1 Trailing PE: This is based on the actual earnings for the previous 12 months and is sometimes referred to as the historic PE.

2 Cyclically adjusted PE: This uses earnings averaged over periods as long as ten years; often referred to by its acronym CAPE.

3 Forward PE: This is based on the forecast earnings for the coming 12 months and is often referred to as the forecast PE.

The following table gives some sample real-life data for trailing and forecast PEs:

Company Share price Trailing EPS Trailing PE Forecast EPS Forecast PE
ARM Holdings 545 6.44 84.6 9.96 54.7
Aviva 434 50.40 8.6 64.55 6.7
Severn Trent 1441 130.64 11.0 92.56 15.6
Tesco 388.5 26.29 14.8 32.72 11.9

For example, in the previous 12 months Tesco had an earnings per share of 26.29p, and at the time of writing its share was 388.5p; therefore its trailing PE was 14.8 (388.5/26.29). However, for the coming 12 months Tesco has a forecast EPS of 32.72p, which gives it a forecast PE of 11.9 (388.5/32.75).

So which is best?

Different people have different views. The trailing PE is one that is quoted most often in the financial press. The main advantage of this method is that you are dealing with facts, not forecasts. The CAPE has had, and still has, its followers; some notable ones include Benjamin Graham and Robert Shiller. The advantage of the CAPE is that it eradicates the possibility of the ratio being distorted by one year’s figures. A moving average over a minimum of five years should mean that the sample period includes at least one complete economic cycle. And this measure is supported by the logic that company and index ratings will in time revert to their mean.

While both of the preceding have merit and cannot be dismissed lightly, my first point of reference will always be the one year forward PE.

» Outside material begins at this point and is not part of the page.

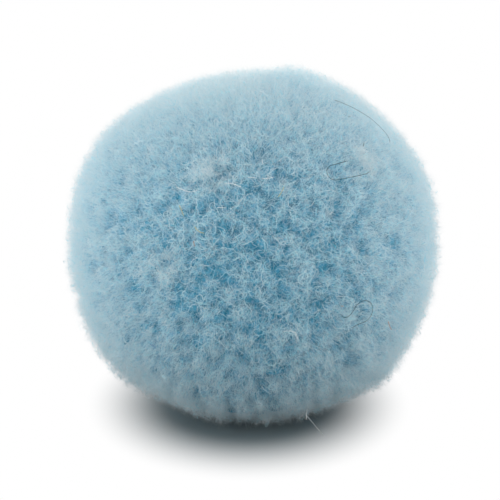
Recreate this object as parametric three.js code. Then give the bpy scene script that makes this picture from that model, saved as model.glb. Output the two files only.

Although the trailing PE is based on verified figures, you don’t drive a car by looking in your rear view mirror, therefore I prefer this year’s forecasts to last year’s facts. The same comment applies to the CAPE but even more so. There is no doubt the CAPE will eradicate the chance of one set of figures giving a misleading reading, and although CAPE may be ideal for long-term financial studies, I cannot accept that earnings figures that could stretch back over a decade ago should play a part in tomorrow’s investment decision. The market itself is a forward looking animal. It’s a barometer, not a thermometer, and will always discount ahead. It therefore makes sense to use a measure that does the same.